---------- DATA PROVIDED

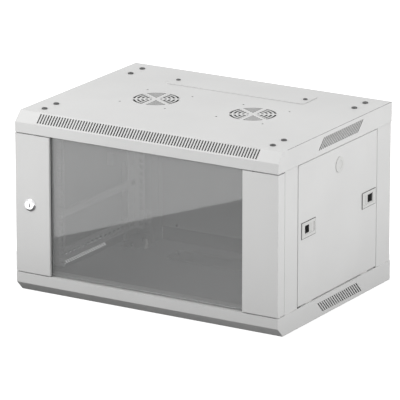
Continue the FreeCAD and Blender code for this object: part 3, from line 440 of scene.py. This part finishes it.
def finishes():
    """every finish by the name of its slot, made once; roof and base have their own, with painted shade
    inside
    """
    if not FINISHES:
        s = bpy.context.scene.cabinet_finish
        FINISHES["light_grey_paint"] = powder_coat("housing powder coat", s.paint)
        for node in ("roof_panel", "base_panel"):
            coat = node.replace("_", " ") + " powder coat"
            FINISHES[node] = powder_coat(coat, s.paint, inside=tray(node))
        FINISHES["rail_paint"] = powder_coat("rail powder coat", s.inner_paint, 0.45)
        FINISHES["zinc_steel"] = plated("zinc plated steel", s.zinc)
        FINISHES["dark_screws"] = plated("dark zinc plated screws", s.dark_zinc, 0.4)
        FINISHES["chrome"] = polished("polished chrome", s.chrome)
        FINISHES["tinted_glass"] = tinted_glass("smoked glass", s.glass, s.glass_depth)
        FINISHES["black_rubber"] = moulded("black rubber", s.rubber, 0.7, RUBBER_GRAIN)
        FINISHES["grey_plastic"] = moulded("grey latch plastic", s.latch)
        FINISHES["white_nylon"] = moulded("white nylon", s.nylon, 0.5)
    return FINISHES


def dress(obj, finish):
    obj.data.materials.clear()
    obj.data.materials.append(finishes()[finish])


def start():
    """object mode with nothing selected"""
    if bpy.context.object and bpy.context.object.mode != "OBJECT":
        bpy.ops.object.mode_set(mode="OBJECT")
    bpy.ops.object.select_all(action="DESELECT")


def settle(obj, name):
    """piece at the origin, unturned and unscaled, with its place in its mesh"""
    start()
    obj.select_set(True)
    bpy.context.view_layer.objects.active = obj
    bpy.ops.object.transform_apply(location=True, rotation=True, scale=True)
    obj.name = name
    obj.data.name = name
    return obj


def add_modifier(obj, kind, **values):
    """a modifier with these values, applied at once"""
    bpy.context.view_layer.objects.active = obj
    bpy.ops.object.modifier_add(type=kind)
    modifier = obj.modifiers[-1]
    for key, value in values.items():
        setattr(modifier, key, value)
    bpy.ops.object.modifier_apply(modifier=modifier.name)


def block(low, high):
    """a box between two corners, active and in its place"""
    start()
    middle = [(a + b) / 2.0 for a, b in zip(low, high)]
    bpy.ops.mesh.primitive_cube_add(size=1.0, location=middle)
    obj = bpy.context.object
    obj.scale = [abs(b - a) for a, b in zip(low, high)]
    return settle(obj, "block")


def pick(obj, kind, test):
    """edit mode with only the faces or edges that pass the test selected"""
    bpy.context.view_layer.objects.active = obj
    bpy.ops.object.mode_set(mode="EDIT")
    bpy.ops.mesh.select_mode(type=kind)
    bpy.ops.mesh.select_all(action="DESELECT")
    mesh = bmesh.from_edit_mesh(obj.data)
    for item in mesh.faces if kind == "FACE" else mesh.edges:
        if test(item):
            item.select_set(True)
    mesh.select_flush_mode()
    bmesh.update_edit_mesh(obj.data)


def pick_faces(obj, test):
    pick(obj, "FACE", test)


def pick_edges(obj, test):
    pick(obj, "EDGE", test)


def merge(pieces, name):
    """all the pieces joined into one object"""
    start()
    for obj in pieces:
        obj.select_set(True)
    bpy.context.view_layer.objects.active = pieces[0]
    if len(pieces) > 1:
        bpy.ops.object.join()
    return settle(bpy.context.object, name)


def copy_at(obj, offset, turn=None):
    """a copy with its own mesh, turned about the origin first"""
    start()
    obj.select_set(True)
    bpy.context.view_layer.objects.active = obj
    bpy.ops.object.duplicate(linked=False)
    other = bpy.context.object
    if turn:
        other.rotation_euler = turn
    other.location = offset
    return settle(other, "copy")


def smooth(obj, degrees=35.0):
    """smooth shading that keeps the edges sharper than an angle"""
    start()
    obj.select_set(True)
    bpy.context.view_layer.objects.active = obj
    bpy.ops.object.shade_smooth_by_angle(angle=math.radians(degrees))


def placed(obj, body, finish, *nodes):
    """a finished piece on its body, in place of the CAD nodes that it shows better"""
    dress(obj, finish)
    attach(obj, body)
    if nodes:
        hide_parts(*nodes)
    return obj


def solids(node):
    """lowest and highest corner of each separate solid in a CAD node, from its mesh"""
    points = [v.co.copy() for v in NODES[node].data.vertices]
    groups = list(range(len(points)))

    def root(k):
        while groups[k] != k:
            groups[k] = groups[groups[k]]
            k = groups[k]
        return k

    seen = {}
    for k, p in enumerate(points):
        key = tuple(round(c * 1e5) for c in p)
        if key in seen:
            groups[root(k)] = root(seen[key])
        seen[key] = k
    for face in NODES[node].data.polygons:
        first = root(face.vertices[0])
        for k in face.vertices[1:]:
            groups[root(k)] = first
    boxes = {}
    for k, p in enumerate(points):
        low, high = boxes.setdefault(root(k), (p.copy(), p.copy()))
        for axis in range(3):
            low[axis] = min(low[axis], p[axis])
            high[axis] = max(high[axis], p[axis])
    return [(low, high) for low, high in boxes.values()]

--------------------

> **INSTRUCTION**
Scan the material above. Extract every line in which the word "scene" occurs.

> **SOLUTION BELOW**
Continue the FreeCAD and Blender code for this object: part 3, from line 440 of scene.py. This part finishes it.
        s = bpy.context.scene.cabinet_finish